On Oct. 16, resident Selma Khayal submitted a request to have the flag displayed on the town common from Nov. 7 to Dec. 7. The Israeli flag had flown at the common after Hamas attacked Israel on Oct. 7. It remained there until Nov. 9.

The Palestinian flag flies over the town common in North Andover. Lane Turner/Globe Staff

The select board had planned to discuss the issue on Nov. 6 but postponed the meeting due to “threats of litigation, as well as public safety concerns and space constraints,” officials said in a statement.


The request to display the Palestinian flag was submitted just six hours before the town voted to update its flag policy, incorporating changes that were months in the making, Murphy-Rodrigues said.

“After several months of careful review, on Monday, October 16th, the Select Board voted to update all of their policies, including the flag policy, in order to make those policies consistent with applicable case law,” Murphy-Rodrigues said in a statement.

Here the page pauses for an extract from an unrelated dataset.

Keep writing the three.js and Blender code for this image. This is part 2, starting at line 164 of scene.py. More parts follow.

Last year, the US Supreme Court ruled the City of Boston had violated the First Amendment rights of a Christian group by refusing its request to raise a flag outside City Hall in 2017.

But since the new policy hadn’t taken effect when the request was filed, the old policy applied.

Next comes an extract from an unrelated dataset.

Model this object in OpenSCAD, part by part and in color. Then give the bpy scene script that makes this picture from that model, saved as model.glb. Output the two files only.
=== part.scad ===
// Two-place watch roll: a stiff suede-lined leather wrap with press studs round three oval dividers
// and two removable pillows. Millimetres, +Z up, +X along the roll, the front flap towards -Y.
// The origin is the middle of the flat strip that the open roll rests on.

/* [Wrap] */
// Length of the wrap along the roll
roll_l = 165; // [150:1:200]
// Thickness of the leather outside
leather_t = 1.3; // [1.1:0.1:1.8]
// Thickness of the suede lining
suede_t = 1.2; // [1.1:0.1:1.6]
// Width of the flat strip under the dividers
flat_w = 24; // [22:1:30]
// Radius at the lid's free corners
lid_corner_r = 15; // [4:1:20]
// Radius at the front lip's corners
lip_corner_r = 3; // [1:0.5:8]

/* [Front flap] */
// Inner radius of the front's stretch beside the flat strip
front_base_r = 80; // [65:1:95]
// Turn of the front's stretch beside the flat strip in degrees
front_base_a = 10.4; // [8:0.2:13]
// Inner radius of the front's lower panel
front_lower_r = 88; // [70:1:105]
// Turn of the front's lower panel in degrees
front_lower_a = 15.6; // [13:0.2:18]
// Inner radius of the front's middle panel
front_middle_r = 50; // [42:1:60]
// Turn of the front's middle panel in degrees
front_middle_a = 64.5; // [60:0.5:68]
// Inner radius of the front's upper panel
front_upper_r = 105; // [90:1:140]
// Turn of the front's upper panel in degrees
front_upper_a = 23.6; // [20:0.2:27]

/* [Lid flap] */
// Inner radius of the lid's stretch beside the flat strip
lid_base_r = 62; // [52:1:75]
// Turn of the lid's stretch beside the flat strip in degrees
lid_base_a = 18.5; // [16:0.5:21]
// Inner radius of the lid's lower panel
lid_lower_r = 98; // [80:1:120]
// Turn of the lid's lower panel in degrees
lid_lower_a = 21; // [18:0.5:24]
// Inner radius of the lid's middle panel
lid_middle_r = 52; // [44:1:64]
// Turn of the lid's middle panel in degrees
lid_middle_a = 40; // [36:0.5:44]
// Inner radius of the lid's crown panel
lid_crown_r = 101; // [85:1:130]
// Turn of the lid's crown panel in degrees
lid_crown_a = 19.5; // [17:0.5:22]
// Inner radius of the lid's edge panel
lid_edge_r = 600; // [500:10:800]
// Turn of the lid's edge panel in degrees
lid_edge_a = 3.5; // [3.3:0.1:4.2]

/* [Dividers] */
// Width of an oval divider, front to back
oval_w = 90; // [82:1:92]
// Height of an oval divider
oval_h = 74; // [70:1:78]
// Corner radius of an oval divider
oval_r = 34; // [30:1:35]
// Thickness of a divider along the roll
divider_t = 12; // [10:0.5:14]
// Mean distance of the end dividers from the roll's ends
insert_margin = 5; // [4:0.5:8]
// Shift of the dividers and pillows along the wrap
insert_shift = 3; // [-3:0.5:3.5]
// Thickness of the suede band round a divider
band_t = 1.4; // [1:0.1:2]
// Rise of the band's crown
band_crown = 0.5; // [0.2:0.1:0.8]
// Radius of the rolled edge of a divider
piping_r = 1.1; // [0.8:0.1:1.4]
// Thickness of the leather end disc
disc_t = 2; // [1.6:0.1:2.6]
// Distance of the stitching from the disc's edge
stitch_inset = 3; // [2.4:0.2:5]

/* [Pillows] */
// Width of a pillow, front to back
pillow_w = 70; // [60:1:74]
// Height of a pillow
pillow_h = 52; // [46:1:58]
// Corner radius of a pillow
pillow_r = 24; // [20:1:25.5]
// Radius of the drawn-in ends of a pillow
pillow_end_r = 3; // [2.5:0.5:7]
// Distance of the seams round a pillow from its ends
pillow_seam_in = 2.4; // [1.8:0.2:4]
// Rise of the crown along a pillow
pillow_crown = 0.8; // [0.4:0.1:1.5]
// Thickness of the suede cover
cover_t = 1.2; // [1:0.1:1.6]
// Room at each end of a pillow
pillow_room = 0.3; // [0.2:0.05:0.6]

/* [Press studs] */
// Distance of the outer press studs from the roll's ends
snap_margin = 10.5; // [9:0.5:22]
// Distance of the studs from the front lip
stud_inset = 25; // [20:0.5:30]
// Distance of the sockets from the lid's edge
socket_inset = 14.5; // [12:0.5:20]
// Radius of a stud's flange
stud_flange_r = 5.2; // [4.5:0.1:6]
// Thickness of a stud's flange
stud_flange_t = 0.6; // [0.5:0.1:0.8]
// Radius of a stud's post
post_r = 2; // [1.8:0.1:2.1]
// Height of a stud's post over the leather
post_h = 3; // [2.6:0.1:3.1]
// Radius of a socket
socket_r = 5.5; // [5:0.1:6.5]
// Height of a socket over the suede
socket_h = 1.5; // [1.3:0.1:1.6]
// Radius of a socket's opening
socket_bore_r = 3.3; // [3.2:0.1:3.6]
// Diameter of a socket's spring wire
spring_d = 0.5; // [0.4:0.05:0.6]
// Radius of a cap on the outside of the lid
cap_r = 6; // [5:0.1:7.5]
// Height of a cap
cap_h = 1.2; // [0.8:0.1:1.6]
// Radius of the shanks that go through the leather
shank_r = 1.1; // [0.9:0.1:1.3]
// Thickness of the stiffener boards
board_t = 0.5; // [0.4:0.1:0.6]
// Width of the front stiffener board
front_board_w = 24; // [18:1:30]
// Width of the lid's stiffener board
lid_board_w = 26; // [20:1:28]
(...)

“The recent US Supreme Court decision addressing flag policies in the context of the First Amendment, Shurtleff v. Boston, requires select boards to make content-neutral decisions regarding the raising of flags on flagpoles deemed public forums, unless the Town enacts a policy restricting flag poles to governmental speech,” Murphy-Rodrigues said. “The content or the subject matter of a flag cannot be considered when reviewing an application presented under the old policy.”


The new policy “does not allow a resident to submit an application to raise a flag,” Murphy-Rodrigues said.

Khayal could not be reached for comment Tuesday.

Rabbi Idan Irelander of Congregation Ahavat Olam, a synagogue in North Andover, attended the select board meeting at North Andover High School on Monday. He said he understood the town was bound by the old policy, but still hoped the board would “do the right thing” and reject the application anyway.

“For us, the Jewish community, and other people, this flag represents today, unfortunately, hatred, anti-Semitism, and war, because Hamas is the elected ruling party in Gaza,” Irelander said.

Irelander said the police presence at the meeting showed “how controversial” the topic is. The board’s decision made it appear they were “afraid of being sued,” he said.

“We’re very disappointed by the outcome,” Irelander said.